8.51 The majority of the Committee concludes that there should be a maximum limit on the amount of damages that a union should be required to pay for industrial action. There should be further consideration of the amount of the limit. However, the majority of the Committee notes that useful guidance can be obtained from provisions to this effect which were introduced by the Conservative Government under Mrs Thatcher in the United Kingdom.

8.52 The majority of the Committee is concerned that unlimited damages have the potential to prevent an organisation from properly presenting the interests of its members. In the view of the majority of the Committee, the threat of being effectively sued out of existence provides a positive disincentive to unions acting to advance the legitimate interests of their members.

8.53 The majority of the Committee therefore recommends that provision in the Bill which permit the award of damages against unions should be amended in line with the UK legislation to provide maximum limits on the amount of the award.

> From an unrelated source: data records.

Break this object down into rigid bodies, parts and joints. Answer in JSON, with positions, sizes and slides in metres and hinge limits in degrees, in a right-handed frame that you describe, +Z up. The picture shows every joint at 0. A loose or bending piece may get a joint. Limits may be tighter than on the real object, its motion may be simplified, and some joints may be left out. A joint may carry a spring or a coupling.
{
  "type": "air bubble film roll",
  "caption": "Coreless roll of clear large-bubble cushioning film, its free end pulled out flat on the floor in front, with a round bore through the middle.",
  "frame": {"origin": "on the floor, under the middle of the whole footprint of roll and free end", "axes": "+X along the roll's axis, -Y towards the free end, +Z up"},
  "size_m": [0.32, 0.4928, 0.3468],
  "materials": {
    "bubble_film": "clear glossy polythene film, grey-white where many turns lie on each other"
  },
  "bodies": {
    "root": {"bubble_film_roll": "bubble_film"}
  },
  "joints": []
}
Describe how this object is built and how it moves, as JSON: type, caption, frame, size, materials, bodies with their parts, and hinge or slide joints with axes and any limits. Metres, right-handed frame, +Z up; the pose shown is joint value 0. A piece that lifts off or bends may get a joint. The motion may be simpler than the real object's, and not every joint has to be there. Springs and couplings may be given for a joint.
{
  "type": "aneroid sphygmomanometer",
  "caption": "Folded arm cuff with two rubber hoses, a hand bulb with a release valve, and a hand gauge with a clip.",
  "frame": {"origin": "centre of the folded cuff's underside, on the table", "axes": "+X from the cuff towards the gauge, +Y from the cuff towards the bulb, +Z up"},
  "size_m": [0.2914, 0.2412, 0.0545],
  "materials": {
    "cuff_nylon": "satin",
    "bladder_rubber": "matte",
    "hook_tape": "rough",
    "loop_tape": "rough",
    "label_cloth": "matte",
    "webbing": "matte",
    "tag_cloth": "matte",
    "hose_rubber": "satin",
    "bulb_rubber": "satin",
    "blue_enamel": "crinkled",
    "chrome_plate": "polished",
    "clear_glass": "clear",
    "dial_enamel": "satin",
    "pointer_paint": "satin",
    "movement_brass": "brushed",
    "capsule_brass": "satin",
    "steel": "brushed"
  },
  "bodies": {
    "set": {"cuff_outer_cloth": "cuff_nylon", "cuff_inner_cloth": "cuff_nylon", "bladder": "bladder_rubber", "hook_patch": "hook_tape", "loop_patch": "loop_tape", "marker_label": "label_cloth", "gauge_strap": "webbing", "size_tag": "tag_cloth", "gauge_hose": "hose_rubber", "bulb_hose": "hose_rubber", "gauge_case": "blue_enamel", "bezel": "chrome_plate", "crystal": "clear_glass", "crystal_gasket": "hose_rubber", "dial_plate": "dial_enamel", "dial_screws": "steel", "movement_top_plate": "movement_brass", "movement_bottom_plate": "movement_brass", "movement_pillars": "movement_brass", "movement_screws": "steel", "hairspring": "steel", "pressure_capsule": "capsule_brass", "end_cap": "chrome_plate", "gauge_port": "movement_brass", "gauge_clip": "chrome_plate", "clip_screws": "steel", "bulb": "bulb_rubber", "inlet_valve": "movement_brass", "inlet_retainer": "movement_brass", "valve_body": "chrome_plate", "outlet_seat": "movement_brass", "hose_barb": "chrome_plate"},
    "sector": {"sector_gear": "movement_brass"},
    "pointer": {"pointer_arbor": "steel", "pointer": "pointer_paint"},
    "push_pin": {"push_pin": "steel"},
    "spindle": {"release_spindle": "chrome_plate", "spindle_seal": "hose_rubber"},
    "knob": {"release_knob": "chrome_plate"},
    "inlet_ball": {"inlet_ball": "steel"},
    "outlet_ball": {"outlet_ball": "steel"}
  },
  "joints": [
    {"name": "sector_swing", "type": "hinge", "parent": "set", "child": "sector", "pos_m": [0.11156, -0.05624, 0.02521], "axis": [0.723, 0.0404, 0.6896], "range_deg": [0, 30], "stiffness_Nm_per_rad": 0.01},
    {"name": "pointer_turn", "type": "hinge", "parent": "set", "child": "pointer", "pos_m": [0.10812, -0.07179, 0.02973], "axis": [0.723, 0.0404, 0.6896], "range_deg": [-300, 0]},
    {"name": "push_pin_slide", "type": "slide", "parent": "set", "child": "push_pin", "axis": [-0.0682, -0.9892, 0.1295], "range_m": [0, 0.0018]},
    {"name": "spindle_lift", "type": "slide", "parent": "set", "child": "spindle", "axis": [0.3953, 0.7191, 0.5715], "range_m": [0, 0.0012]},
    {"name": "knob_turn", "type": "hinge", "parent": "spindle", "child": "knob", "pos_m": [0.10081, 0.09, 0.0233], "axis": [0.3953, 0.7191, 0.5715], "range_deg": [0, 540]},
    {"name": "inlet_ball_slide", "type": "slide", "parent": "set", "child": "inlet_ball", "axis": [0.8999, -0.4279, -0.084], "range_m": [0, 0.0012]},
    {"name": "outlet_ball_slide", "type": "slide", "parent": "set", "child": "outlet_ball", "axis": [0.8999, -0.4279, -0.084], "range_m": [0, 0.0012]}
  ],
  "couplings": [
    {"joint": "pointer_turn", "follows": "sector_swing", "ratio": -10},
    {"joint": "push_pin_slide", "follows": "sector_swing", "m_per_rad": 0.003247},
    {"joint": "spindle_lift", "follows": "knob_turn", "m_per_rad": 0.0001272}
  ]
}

8.54 The majority of the Committee endorses the major thrust of the Government's proposals to maintain a limited right to strike in the pursuit of bargaining. The majority of the Committee believes that people should be concerned about attempts to unduly limit this ability.

8.55 The majority of the Committee recommends that secondary boycott provisions be redefined to exclude primary boycotts; and protected action be made available in the context of bargaining for multi employer agreements.

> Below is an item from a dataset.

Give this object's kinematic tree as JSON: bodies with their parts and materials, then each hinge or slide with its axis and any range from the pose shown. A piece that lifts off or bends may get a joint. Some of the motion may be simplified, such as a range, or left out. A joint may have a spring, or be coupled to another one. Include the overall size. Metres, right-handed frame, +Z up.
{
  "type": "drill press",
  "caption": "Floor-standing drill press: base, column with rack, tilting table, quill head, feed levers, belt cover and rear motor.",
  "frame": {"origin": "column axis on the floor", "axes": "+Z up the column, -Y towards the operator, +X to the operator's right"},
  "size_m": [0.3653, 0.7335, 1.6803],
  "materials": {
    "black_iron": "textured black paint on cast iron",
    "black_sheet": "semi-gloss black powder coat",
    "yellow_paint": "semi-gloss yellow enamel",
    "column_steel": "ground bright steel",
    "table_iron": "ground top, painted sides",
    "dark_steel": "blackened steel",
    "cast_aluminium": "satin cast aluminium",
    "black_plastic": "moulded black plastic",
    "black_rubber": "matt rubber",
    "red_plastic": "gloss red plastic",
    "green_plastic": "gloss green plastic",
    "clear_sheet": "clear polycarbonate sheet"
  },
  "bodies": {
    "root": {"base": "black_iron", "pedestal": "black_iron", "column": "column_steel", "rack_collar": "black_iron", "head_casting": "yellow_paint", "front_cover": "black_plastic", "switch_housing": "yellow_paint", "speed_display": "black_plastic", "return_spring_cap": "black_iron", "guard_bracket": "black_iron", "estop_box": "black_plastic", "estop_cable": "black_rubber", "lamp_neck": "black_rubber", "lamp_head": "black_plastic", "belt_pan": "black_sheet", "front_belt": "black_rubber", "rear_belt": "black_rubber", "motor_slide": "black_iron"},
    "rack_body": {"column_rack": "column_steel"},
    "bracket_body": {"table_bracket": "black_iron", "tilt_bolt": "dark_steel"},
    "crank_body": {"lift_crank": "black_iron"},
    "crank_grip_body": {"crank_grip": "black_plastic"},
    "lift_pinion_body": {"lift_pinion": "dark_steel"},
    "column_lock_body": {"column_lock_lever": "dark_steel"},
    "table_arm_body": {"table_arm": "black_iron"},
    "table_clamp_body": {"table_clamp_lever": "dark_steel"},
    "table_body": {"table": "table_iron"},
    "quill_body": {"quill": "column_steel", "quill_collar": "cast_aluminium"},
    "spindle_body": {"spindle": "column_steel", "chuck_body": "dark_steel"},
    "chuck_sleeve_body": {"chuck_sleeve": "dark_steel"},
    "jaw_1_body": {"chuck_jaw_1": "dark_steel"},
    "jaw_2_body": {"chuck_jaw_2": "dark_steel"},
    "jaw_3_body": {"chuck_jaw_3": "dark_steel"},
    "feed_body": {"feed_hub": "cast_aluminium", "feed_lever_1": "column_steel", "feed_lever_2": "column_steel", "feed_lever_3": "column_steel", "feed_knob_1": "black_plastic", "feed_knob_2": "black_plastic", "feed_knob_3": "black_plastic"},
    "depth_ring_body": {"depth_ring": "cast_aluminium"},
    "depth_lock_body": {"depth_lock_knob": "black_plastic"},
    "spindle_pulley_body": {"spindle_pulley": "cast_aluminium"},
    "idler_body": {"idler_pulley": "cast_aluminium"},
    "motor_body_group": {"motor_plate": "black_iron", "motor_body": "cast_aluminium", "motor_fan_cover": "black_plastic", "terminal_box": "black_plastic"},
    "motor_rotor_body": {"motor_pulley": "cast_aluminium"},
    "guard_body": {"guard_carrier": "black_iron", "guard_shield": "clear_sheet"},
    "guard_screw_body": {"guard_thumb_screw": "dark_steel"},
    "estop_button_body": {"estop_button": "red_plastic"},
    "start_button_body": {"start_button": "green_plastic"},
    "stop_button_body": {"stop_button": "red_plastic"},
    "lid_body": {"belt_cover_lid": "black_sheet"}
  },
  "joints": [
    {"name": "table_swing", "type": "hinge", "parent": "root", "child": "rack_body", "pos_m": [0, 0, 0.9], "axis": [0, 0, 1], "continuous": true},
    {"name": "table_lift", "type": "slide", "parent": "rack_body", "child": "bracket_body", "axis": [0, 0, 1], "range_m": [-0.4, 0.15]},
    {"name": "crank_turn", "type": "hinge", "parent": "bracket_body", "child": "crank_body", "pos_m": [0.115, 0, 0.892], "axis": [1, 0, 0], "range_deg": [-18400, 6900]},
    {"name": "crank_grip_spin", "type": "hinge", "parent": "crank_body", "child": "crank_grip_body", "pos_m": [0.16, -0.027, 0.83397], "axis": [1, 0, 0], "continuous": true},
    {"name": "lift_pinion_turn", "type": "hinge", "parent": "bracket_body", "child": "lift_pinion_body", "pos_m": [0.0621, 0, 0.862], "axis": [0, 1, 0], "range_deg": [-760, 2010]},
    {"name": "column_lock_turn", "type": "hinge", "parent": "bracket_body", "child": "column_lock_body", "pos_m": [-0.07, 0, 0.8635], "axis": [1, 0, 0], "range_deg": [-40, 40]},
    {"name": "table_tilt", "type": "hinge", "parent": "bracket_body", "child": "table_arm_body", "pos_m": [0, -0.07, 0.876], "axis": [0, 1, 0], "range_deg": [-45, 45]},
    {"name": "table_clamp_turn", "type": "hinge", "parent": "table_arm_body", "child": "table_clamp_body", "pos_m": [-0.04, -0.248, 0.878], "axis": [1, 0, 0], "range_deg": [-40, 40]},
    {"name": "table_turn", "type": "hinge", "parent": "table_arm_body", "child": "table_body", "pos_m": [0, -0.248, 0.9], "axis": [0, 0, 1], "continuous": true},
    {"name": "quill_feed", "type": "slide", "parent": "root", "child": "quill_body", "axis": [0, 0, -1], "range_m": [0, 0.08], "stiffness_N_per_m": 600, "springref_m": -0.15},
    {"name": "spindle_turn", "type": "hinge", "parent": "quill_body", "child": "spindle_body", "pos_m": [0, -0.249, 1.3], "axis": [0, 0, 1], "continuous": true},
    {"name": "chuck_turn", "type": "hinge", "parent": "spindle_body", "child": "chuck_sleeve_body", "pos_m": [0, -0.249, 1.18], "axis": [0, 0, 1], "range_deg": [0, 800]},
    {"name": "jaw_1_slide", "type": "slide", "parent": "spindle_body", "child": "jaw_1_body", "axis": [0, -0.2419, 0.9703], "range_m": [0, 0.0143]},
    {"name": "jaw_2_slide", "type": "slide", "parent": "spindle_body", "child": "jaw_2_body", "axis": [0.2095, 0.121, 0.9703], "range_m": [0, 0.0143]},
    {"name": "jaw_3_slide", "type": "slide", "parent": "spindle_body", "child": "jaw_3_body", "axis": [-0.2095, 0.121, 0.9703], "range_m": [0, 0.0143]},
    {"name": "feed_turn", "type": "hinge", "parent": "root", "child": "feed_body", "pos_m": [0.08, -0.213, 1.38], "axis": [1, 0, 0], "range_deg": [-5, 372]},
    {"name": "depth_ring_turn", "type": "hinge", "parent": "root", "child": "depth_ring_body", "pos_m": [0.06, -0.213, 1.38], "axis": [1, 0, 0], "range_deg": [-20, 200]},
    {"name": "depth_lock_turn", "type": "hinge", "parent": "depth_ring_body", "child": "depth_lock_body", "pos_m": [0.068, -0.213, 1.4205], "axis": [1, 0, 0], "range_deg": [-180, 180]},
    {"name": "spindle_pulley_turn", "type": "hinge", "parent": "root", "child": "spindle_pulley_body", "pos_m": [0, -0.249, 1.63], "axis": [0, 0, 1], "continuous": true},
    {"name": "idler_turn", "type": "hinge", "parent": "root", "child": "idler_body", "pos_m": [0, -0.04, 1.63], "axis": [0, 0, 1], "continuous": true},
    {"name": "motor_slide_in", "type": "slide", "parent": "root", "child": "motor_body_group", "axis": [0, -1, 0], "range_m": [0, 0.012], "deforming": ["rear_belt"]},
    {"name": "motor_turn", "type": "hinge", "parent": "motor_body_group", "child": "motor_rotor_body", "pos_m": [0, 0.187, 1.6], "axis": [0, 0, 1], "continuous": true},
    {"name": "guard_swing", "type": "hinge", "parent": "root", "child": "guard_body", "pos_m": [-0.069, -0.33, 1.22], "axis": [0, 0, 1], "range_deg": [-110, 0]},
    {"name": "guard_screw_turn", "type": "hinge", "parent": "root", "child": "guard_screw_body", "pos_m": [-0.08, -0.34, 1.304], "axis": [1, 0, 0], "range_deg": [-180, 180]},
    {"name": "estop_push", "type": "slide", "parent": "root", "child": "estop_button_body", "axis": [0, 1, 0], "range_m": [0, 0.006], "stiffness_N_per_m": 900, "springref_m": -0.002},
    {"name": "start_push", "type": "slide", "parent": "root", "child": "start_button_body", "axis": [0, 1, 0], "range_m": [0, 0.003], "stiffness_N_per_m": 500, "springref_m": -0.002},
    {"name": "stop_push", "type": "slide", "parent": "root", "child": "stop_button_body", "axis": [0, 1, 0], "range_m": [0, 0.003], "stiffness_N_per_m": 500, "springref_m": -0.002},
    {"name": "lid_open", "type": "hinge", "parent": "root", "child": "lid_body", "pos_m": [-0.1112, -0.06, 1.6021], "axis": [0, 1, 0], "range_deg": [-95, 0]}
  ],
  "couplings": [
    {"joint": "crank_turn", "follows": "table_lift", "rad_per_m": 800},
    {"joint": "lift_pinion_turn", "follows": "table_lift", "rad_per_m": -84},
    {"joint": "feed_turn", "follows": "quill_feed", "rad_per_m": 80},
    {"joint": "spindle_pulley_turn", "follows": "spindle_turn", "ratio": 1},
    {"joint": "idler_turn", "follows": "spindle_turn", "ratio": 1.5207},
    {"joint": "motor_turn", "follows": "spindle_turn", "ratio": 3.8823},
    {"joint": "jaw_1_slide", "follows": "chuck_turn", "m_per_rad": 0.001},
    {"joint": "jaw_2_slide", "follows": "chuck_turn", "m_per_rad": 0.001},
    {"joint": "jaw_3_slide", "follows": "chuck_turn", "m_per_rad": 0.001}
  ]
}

8.56 Government members of the Committee disagree with the above conclusions and oppose the recommendation.

Footnotes

[1] Submission No. 905, p. 50, ACCI.

[2] Submission No. 905, p.51, ACCI.

[3] Submission No. 1017, p.119, ACTU.

[4] Submission No. 1017, p.119; & Submission No. 1018, p.37.

[5] Evidence p. E 824.

[6] Evidence p. E 1117.

[7] Department of the Parliamentary Library, p. 47. The Digest also makes the important point that the remedies available under the respective provisions are not strictly comparable.

[8] Submission No.1159, p. 4-5, Mr Richard Naughton.

[9] ACTU Draft Response to the Federal Government's Draft Workplace Relations Bill 1996

[10] Evidence p. E 715.

[11] Submission No. 1141, p.6, Catholic Commission for Justice Development and Peace.

[12] Evidence p. E1274.

[13] Submission No. 1017, p. 22, ACTU.

[14] Submission No. 904, p. 37, International Centre for Trade Union Rights.

[15] Evidence. p. E 116.

[16] Submission No. 1017, p. 22, ACTU.